Apple does things differently. How? First, by demanding no up front subsidy. You pay the full price for the phone. This leads to real competition in hardware; who's afraid of that? For most people, this means that Apple wins hands down.
A huge percentage of the iPhone's buyers are polled as being satisfied or very satisfied. How much? In the high eightieth percentile. That is phenomenal for a new product. It shows how many people are not being served by their present phone companies.
Then, Apple demands a monthly subsidy from the service providers-- to do what? For providing periodic software upgrades, just as it does for its Apple computers.

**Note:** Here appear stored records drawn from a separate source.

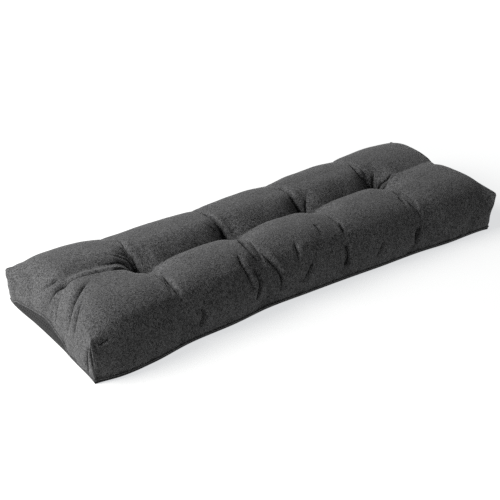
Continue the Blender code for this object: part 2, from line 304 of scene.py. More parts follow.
def main_creases():
    """The long valley through the tufts, and the creases that run from each tuft over both long sides."""
    top = BOXED_HEIGHT
    first, last = TUFTS[0].x, TUFTS[-1].x
    leftward = [(first, 0, top)] + [(x, y, top) for x, y in VALLEY_LEFT] + [VALLEY_FOOT]
    creases = [
        Crease("valley", 0.040, 0.040, 0.072, [(first, 0, top), (last, 0, top)]),
        Crease("valley left", 0.030, 0.003, 0.048, leftward),
        Crease("valley right", 0.036, 0.006, 0.070, [(last, 0, top), (HALF_LENGTH, 0, top)]),
    ]
    for tuft in TUFTS:
        for side, trough, crease in (
            (1, tuft.back_trough, tuft.back_crease),
            (-1, tuft.front_trough, tuft.front_crease),
        ):
            x, y = tuft.x + lean(side * HALF_WIDTH), side * HALF_WIDTH
            path = [(tuft.x, 0, top), (x, y, top), (x, y, CREASE_LOWEST)]
            creases.append(Crease("trough", trough, TROUGH_END, TROUGH_WIDTH, path))
            creases.append(Crease("crease", crease, CREASE_END, CREASE_WIDTH, path))
    return creases


def distance_to_path(points, path):
    """How far each point lies from a path, how far along it, from 0 to 1, and on which side.

    The side is a vector along the surface's normal for a point on the left, and against it on the right.
    """
    path = np.array(path, float)
    steps = np.diff(path, axis=0)
    lengths = np.linalg.norm(steps, axis=1)
    starts = np.concatenate([[0], np.cumsum(lengths)])
    nearest = np.full(len(points), np.inf)
    along = np.zeros(len(points))
    turned = np.zeros((len(points), 3))
    for start, step, length, before in zip(path, steps, lengths, starts):
        share = np.clip((points - start) @ step / length**2, 0, 1)
        offset = points - start - share[:, None] * step
        distance = np.linalg.norm(offset, axis=1)
        closer = distance < nearest
        nearest[closer] = distance[closer]
        along[closer] = (before + share[closer] * length) / starts[-1]
        turned[closer] = np.cross(step / length, offset[closer])
    return nearest, along, turned


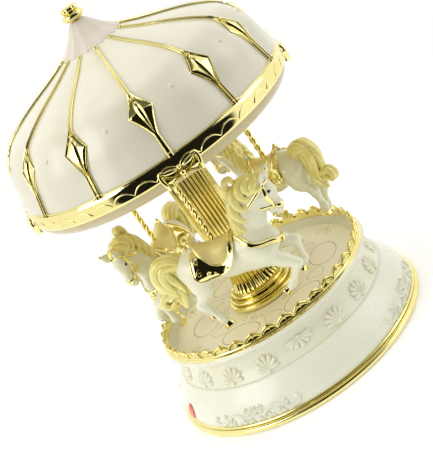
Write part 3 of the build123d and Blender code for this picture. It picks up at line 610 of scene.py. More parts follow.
def build_crown_gallery():
    """A ring of arched leaves with beads, on a flared gilt foot."""
    columns, rows = 14, 8
    total = CROWN_LEAVES * columns
    valley = CROWN_BOTTOM + 1.5

    def arch(x):
        """A leaf's outline, from 0 at its ends, where x is -1 and 1, to 1 at its tip."""
        return 0.68 * np.sqrt(np.maximum(1 - np.abs(x) ** 2.1, 0)) + 0.32 * (1 - np.abs(x)) ** 1.4

    x = (np.arange(total) % columns) / columns * 2 - 1
    top = valley + (CROWN_TOP - valley) * arch(x)
    share = np.linspace(0, 1, rows)[:, None]
    height = CROWN_BOTTOM + 1.0 + (top - CROWN_BOTTOM - 1.0) * share
    hollow = 0.75 * np.sqrt(np.maximum(1 - x**2, 0)) * np.sin(pi * share**1.3)
    flare = 0.55 * share**1.6
    azimuth = np.arange(total) / total * 360 + 180 / CROWN_LEAVES
    outer = at_azimuth(azimuth, CROWN_RADIUS + flare + 0.25 - hollow, height)
    inner = at_azimuth(azimuth, CROWN_RADIUS - 0.85 + flare - 0.4 * hollow, height)
    points = np.concatenate((outer, inner[::-1])).transpose(1, 0, 2)
    piece = Piece().add((points.reshape(-1, 3), grid(total, 2 * rows)))

    corner = (CROWN_RADIUS, CROWN_BOTTOM)
    foot = smooth(beside(corner, (-0.9, 1.3), (0.2, 1.5), (1.0, 0.8), (1.9, 0.3), (1.95, 0.02)), 5)
    piece.add(turned([*foot, *beside(corner, (-0.9, 0.0))], 240))
    x = np.linspace(-0.93, 0.93, 15)
    for k in range(CROWN_LEAVES):
        azimuth = 360 * (k + 1) / CROWN_LEAVES
        piece.add(ball(at_azimuth(azimuth, CROWN_RADIUS + 0.05, CROWN_BOTTOM + 2.9), (0.6, 0.6, 0.7), 7, 10))
        radius, height = CROWN_RADIUS + 0.15 + 0.4 * arch(x), valley + (CROWN_TOP - valley - 0.3) * arch(x)
        edge = at_azimuth(azimuth + x * 180 / CROWN_LEAVES, radius, height)
        piece.add(strand(edge, 0.34, 0.42, at_azimuth(azimuth, 1.0, 0.0), 8))
    piece.show("crown_leaves", [GILT], "base", "gilt", "crown_gallery")


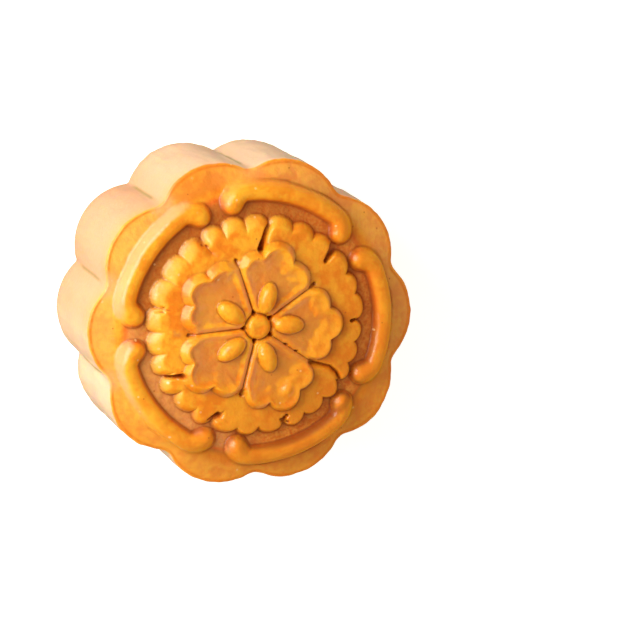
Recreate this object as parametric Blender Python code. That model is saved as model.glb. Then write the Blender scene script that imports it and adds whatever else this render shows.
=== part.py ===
"""A round lotus seed mooncake, baked whole: ten scalloped lobes round a deep pastry body, and on its face a
two-layer flower inside five scroll-ended ridges, all pressed in one mould. One solid, lying on its flat base.

Metres, +Z up. The origin is the middle of the flat base. +X points through the middle of one ridge and one
lobe, and the mould's fivefold pattern repeats from there. The flower was carved by hand, so its petals, seeds
and slits aren't quite evenly spaced, and their angles are given one by one.
"""

import math

import bmesh
import bpy
from mathutils import Vector

MM = 0.001

# The middle of a quarter-round edge lies this share of its radius in from both faces.
CORNER = 1 - math.sqrt(0.5)

# Body: ten lobes, each an arc of a circle, and a slightly bulged wall between a soft foot and a thin lip.
# The face rises from the lips to a low dome inside the ridges.
LOBES = 10
OVERALL_DIAMETER = 78.6 * MM
LOBE_RADIUS = 14.3 * MM
LOBE_POINTS = 12
RIM_HEIGHT = 33.7 * MM
FOOT_ROUND = 2.0 * MM
WALL_BULGE = 0.35 * MM
WALL_LEVELS = (0.35, 0.75)
LIP_ROUND = 0.5 * MM
LIP_WIDTH = 1.2 * MM
DISH_DEPTH = 0.4 * MM
DISH_WIDTH = 2.6 * MM
DISH_START = 0.4
SLOPE_LOBING = 0.3
FIELD_RADIUS = 28.6 * MM
FACE_DOME = 1.9 * MM

# Ridges: five arcs of half-oval section, each ending in two knobs that curl in towards the flower.
RIDGES = 5
RIDGE_RADIUS = 30.9 * MM
RIDGE_HALF_WIDTH = 2.3 * MM
RIDGE_HEIGHT = 4.1 * MM
RIDGE_STEPS = 18
KNOB_RING_RADIUS = 29.0 * MM
KNOB_ANGLE = math.radians(27.8)
KNOB_RADIUS = 2.9 * MM
KNOB_HEIGHT = 4.4 * MM
CURL_START = math.radians(20.5)
LUMP_SEGMENTS = 14
LUMP_RINGS = 8

# Back flower: one thick leaf of scallops in threes, with a slit between the threes. Every third slit is deep.
FLOWER_CREST = 26.1 * MM
FLOWER_NOTCH = 24.8 * MM
FLOWER_HEIGHT = 4.1 * MM
FLOWER_DRAFT = 0.5 * MM
FLOWER_ROUND = 0.8 * MM
SCALLOPS_PER_SLIT = 3
SCALLOP_POINTS = 7
SCALLOP_FULLNESS = 0.7
SLIT_ANGLES = [math.radians(a) for a in (82, 121, 166, 205, 243, 285, 323, 359, 401)]
DEEP_SLIT_EVERY = 3
DEEP_SLIT_ROOT = 18.5 * MM
SHORT_SLIT_ROOT = 22.6 * MM
DEEP_SLIT_SWEEP = math.radians(6.0)
SLIT_MOUTH = 0.4 * MM
SLIT_BELLY = 0.6 * MM
SLIT_STEPS = 4

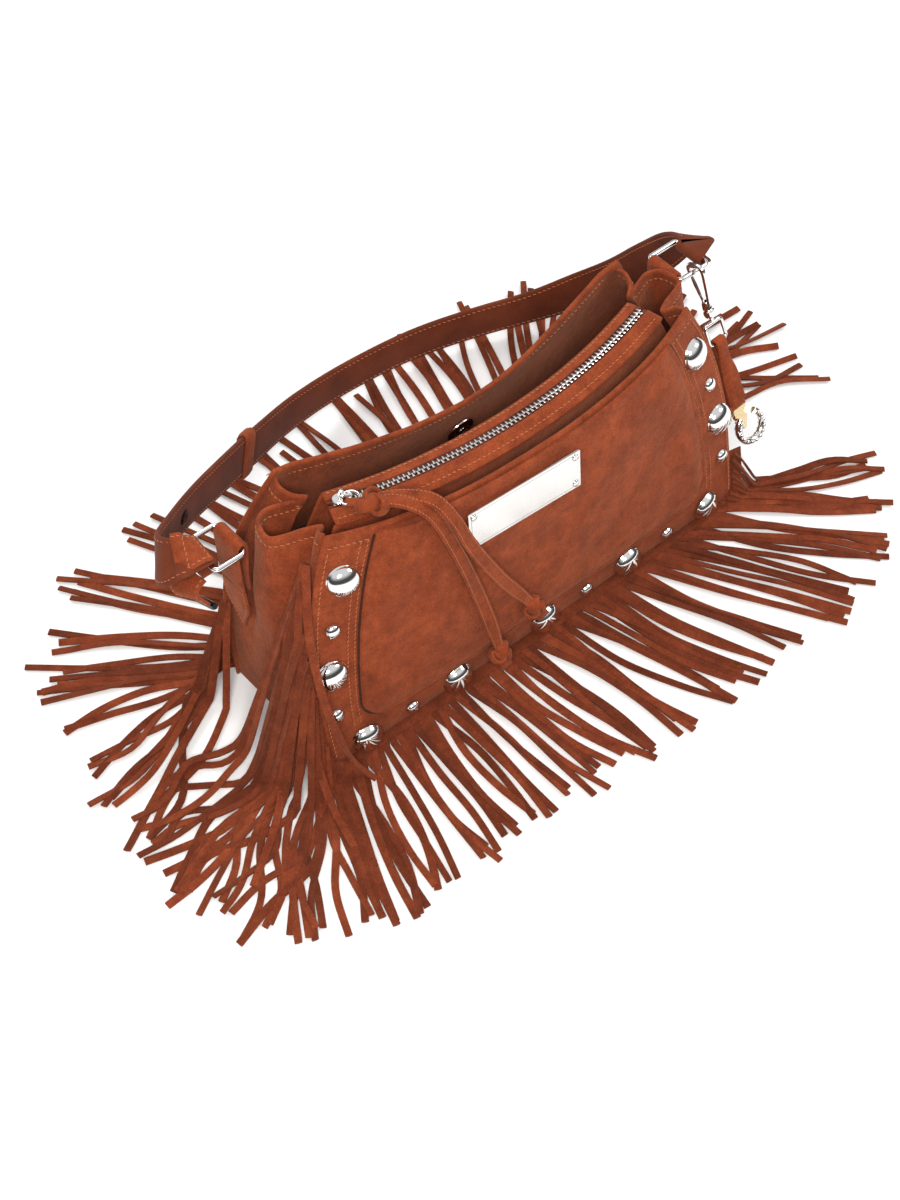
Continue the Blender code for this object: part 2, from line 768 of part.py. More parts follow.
def make_strap():
    """The strap, with its keeper, and the doubled end that wraps each ring's outer bar."""
    points = [Vector(p) * MM for p, _ in STRAP_RUN]
    faces = [Vector(n) for _, n in STRAP_RUN]
    route = smooth_route(points, 3)
    normals = smooth_route(faces, 3)
    loop_r = 3.4 * MM

    narrow = STRAP_WIDTH / 2 - 3 * MM

    def loop(side, outer_x):
        """Stations round the ring's outer bar, from the top layer down and back underneath."""
        made = []
        for k in range(7):
            turn = pi / 2 - pi * k / 6
            out = Vector((-side * cos(turn), 0, sin(turn)))
            centre = Vector((side * outer_x, RING_Y, RING_Z)) + out * loop_r
            made.append((centre, Vector((0, narrow, 0)), out * 0.9 * MM))
        tail = Vector((side * (outer_x + 6 * MM), RING_Y, RING_Z - loop_r - 0.4 * MM))
        made.append((tail, Vector((0, narrow, 0)), Vector((0, 0, -0.9 * MM))))
        return made

    body = []
    count = len(route) - 1
    for k in range(count + 1):
        along = (route[min(k + 1, count)] - route[max(k - 1, 0)]).normalized()
        normal = (normals[k] - along * normals[k].dot(along)).normalized()
        wide = along.cross(normal).normalized()
        width = blend(narrow, STRAP_WIDTH / 2, min(1.0, min(k, count - k) / 4))
        body.append((route[k], wide * width, normal * STRAP_THICK / 2))
    left = list(reversed(loop(-1, LEFT_RING_OUT_X)))
    right = loop(1, RIGHT_RING_OUT_X)
    sections = []

    def ring_of(centre, wide, thick):
        return [centre - wide - thick, centre + wide - thick, centre + wide + thick, centre - wide + thick]

    for centre, wide, thick in left:
        sections.append(ring_of(centre, -wide, thick))
    for centre, wide, thick in body:
        sections.append(ring_of(centre, wide, thick))
    for centre, wide, thick in right:
        sections.append(ring_of(centre, -wide, thick))
    swept("strap", sections, strap_leather())
    return body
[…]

Apple has set up the tax and financial systems for its phone business to compensate for these software upgrades. US tax law demands this.
Who loses from Apple's entry into the phone market? The customers? No, they get improvements to their iPhones just by syncing up to iTunes while being charged less than for other smart phones. AT&T? No, they get a hot product that weans people away from other phone providers. Apple? No, they get to provide an innovative product in a new business area where there is little real competition.
The other phone companies and service providers? Yes, they lose, because they don't have a hot product to sell. And most customers hate what the phone companies deliver now. The other phone companies are suddenly forced to compete on products and services. Are we supposed to be up-in-arms about that?
Of course, given your comments, you are naturally on the side of the other phone companies. Why is that? Are you a luddite?